Mexican drug lord Joaquin “El Chapo” Guzman was sentenced to life in prison plus an extra 30 years this morning. The 62-year-old Sinaloa cartel boss was convicted in February by a jury of all charges. He was also ordered to pay $12.6 billion in forfeiture. In court, El Chapo told the judge: “There was no justice here.”
The fallen drug kingpin added that being in prison has “been torture, the most inhumane situation I have lived in my entire life. It has been physical, emotional and mental torture.” Hearing such comments from a man who played a role in some of the most horrific torture, murders on a massive scale no doubt makes plenty of people’s eyes roll.
Trafficking millions of kilos of coke, meth, and heroin
As the principal leader of the Sinaloa Cartel, a Mexico-based international drug trafficking organization, Guzman was responsible for importing and distributing more than a million kilograms of cocaine, marijuana, methamphetamine and heroin in the United States.
At his trial there was testimony of 14 cooperating witnesses, including Sinaloa Cartel members Rey and Vicente Zambada, Miguel Martinez, Tirso Martinez, Damaso Lopez and Alex Cifuentes.

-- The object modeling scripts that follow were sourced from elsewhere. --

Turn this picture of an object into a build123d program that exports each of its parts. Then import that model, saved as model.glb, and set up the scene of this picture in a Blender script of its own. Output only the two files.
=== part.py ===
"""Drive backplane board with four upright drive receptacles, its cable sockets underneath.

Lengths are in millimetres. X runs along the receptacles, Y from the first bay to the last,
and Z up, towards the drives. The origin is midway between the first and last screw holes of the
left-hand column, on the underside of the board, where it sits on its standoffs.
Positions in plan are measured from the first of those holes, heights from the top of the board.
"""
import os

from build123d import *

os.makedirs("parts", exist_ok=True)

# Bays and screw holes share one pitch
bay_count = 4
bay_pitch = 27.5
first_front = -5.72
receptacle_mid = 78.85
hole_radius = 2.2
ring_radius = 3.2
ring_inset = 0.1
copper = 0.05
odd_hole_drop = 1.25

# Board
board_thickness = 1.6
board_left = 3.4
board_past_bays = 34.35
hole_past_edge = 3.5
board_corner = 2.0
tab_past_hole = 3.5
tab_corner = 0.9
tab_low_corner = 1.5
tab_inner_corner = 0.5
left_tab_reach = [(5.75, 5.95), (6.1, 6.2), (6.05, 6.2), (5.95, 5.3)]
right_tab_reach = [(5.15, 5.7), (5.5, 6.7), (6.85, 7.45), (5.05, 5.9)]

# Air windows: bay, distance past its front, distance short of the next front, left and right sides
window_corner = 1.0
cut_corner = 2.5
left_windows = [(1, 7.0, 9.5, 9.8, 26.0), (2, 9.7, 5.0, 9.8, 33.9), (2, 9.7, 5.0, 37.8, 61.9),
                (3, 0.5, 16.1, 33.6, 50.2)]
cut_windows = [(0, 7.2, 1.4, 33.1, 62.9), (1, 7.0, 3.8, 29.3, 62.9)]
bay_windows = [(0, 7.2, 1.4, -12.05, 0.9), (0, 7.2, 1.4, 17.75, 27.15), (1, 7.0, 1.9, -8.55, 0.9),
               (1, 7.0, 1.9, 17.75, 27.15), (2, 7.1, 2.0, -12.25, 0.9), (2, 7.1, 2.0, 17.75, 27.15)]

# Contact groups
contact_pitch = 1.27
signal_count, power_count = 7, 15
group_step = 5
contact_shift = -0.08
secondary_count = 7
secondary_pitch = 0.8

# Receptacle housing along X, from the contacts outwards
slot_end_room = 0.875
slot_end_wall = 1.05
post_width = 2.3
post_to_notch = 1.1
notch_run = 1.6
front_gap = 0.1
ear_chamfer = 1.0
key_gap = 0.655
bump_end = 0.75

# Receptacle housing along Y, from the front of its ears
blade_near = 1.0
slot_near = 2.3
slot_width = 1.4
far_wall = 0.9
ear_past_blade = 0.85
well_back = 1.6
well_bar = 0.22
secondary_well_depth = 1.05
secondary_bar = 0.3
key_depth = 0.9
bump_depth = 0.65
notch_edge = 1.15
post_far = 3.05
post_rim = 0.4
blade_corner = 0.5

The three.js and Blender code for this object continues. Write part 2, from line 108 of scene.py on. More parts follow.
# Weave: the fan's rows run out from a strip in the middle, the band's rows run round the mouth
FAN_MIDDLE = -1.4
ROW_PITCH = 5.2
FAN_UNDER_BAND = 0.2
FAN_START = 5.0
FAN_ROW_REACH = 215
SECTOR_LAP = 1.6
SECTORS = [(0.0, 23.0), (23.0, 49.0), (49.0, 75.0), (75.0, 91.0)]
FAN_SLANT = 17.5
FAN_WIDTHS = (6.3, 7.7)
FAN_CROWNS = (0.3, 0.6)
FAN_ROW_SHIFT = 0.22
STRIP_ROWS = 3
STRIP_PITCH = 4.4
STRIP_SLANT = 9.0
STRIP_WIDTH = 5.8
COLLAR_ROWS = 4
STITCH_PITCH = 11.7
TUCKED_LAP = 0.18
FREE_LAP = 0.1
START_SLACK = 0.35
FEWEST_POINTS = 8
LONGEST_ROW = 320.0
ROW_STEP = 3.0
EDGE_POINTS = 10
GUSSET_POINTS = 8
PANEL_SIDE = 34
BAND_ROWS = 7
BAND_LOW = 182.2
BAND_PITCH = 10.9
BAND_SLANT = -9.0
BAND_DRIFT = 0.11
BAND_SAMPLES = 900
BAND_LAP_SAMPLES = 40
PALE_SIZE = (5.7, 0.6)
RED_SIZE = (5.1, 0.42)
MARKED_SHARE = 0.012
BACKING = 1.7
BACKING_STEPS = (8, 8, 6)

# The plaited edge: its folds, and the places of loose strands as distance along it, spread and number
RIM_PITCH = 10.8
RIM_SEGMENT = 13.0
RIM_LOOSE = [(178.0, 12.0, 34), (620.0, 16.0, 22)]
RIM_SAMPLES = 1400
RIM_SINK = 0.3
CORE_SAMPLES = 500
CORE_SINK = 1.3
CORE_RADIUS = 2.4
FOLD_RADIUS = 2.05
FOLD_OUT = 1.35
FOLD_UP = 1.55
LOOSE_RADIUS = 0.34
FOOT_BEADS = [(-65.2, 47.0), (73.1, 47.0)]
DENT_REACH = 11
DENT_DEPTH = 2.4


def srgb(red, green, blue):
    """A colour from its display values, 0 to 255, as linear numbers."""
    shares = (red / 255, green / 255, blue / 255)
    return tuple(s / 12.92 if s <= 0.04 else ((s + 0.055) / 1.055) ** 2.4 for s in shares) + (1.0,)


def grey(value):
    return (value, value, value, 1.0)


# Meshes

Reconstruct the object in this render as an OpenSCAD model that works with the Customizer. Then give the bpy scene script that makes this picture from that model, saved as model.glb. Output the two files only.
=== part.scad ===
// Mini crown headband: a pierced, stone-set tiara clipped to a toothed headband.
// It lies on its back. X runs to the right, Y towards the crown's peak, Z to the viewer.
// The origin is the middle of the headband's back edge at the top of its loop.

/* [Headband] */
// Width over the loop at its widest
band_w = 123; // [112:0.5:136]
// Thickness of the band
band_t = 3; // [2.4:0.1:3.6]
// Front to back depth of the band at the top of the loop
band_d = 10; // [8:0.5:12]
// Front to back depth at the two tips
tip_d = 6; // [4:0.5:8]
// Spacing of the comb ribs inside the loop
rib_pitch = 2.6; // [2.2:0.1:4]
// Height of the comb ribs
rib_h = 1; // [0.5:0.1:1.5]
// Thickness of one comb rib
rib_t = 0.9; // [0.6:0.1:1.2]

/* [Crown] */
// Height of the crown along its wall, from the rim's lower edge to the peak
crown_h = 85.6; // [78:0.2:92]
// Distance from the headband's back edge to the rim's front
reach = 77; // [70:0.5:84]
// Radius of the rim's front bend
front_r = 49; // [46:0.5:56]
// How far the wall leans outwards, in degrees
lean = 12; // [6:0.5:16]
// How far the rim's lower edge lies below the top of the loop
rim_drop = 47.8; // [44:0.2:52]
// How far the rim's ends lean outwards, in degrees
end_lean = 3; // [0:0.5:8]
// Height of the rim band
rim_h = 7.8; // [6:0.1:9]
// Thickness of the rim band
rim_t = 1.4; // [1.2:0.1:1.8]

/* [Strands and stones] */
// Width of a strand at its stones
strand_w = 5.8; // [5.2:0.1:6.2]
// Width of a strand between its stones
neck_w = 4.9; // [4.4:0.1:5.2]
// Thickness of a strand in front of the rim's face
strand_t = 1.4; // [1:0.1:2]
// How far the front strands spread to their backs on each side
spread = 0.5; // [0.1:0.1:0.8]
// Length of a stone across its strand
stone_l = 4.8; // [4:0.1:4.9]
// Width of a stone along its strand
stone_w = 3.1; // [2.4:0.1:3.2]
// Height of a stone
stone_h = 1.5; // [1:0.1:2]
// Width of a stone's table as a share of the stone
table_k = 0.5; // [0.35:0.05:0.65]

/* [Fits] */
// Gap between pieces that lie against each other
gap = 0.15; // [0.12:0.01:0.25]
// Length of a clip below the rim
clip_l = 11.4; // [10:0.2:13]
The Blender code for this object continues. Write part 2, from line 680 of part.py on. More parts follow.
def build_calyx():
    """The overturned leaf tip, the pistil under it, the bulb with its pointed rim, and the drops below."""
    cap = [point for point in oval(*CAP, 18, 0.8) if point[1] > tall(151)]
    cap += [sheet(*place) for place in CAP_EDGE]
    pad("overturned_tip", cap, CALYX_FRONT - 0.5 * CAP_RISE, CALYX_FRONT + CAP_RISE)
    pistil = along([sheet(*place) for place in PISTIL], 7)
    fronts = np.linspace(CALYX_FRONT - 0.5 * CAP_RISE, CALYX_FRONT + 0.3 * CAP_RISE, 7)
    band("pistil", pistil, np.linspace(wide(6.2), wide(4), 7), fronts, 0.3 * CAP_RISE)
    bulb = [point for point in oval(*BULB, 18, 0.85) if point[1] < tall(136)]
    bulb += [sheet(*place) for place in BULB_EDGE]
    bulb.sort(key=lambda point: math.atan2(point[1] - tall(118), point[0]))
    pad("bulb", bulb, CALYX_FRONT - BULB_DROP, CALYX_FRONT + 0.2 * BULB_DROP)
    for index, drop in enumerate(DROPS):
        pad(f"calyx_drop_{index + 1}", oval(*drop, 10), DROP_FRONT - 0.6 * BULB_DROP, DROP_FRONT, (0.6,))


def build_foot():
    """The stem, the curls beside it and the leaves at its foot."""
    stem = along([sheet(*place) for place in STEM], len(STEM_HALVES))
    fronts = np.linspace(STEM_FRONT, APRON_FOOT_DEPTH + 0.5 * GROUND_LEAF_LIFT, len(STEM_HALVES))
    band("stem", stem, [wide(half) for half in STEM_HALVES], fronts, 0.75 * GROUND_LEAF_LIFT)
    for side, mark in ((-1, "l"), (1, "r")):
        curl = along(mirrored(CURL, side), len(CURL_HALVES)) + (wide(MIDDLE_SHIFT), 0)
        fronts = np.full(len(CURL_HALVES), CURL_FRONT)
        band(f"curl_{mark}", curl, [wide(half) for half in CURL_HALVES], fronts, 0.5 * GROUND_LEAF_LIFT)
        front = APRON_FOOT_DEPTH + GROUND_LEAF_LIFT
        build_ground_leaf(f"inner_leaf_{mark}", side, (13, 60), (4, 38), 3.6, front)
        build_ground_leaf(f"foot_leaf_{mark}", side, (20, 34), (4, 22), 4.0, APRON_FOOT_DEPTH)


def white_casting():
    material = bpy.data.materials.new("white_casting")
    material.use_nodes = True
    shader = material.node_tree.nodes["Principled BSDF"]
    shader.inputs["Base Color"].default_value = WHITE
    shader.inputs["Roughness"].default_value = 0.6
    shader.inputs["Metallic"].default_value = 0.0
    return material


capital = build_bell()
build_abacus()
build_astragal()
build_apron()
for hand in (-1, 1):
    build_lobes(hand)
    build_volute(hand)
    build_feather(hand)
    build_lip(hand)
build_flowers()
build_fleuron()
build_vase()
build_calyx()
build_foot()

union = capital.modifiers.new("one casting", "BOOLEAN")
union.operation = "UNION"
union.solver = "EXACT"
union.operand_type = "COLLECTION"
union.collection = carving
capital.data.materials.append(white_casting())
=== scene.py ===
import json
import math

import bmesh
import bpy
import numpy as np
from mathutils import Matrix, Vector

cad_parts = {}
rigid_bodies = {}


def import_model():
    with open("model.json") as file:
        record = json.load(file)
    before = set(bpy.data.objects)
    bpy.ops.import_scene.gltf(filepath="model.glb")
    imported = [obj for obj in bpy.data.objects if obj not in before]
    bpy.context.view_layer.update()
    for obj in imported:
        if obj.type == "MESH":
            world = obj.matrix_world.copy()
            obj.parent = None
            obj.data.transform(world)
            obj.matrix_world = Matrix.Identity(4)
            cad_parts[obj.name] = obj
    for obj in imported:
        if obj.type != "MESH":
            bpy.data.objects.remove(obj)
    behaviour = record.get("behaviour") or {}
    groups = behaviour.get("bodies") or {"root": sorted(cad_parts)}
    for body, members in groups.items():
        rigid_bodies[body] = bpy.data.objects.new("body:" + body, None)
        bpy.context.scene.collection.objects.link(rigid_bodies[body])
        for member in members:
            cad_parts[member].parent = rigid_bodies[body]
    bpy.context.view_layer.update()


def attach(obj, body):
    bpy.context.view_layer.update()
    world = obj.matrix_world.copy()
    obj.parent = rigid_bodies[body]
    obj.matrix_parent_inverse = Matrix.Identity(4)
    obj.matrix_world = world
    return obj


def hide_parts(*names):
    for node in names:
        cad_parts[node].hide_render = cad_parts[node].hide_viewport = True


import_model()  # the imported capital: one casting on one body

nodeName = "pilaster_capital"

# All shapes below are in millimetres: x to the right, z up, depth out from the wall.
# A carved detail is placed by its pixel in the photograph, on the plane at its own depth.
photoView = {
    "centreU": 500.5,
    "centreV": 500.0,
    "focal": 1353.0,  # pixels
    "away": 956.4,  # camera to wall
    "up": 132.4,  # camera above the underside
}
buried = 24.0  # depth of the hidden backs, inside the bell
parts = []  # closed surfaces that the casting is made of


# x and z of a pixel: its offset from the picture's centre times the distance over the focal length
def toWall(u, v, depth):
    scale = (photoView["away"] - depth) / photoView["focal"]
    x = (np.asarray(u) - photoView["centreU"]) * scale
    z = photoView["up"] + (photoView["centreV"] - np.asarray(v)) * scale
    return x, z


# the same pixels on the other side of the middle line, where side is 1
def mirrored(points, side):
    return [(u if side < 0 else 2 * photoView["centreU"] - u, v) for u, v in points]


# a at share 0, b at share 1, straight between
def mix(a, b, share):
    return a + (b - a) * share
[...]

They were backed up by evidence from narcotics seizures totaling over 130,000 kilograms of cocaine and heroin; weapons, including AK-47s and a rocket-propelled grenade launcher; ledgers; text messages; videos; photographs and intercepted recordings that detailed the drug trafficking activity of Guzman and his henchmen over a 25-year period from January 1989 until December 2014.
Rise of “Shorty”
From the mid-1980s until his arrest in Mexico in 1993, Guzman was a mid-level operative of the Sinaloa Cartel, earning a name for himself and the nickname “El Rapido” for how quickly he transported drugs from Mexico to the United States for the Colombian cartels.
After he escaped from a Mexican prison in 2001 by hiding in a laundry cart, Guzman formed an alliance with fugitive co-defendant Ismael Zambada Garcia and, together, they became the preeminent leaders of the Sinaloa Cartel. Guzman Loera enforced his will and maintained control of his drug empire through an army of lethal bodyguards and a sophisticated communications network.
By tunnel, airplane or submarine
The trial highlighted the methods Guzman Loera and his organization used to transport the cartel’s multi-ton shipments of narcotics into the United States, including fishing boats, submarines, carbon fiber airplanes, trains with secret compartments and transnational underground tunnels. Once the narcotics were in the United States, they were sold to wholesale distributors in New York, Miami, Atlanta, Chicago, Arizona, Los Angeles and elsewhere. Guzman Loera then used various methods to launder billions of dollars of drug proceeds, including bulk cash smuggling from the United States to Mexico, U.S.-based insurance companies, reloadable debit cards and numerous shell companies, including a juice company and a fish flour company.
Oceans of blood
Guzman and his organization relied upon violence to maintain its power throughout the region and beyond. Numerous co-conspirators testified that Guzman directed his hitmen to kidnap, interrogate, torture and slaughter members of rival drug organizations, at times carrying out acts of violence himself. As part of its arsenal, the Sinaloa Cartel had access to weapons, including grenades and a rocket-propelled grenade launcher. Guzman’s personal arsenal included a gold-plated AK-47 and three diamond-encrusted .38 caliber handguns, one emblazoned with his initials, “JGL.”
They also relied on a vast network of corrupt government officials and employees to protect and further the interests of the Sinaloa Cartel. These included local law enforcement officers, prison guards, high-ranking members of the armed forces and elected office holders. In exchange, the Cartel paid these individuals millions of dollars in bribes, which they accepted. It was better to get paid then end up dead with your limbs cut off.
“The long road that brought “El Chapo” Guzman Loera to a United States courtroom is lined with drugs, death, and destruction, but ends today with justice,” said Assistant Attorney General Brian Benczkowski. “Thanks to the unflagging efforts of the Department of Justice and the law enforcement community over the past 25 years, this notorious leader of one of the largest drug trafficking organizations in the Western hemisphere, the Sinaloa Cartel, will spend the rest of his life behind bars.”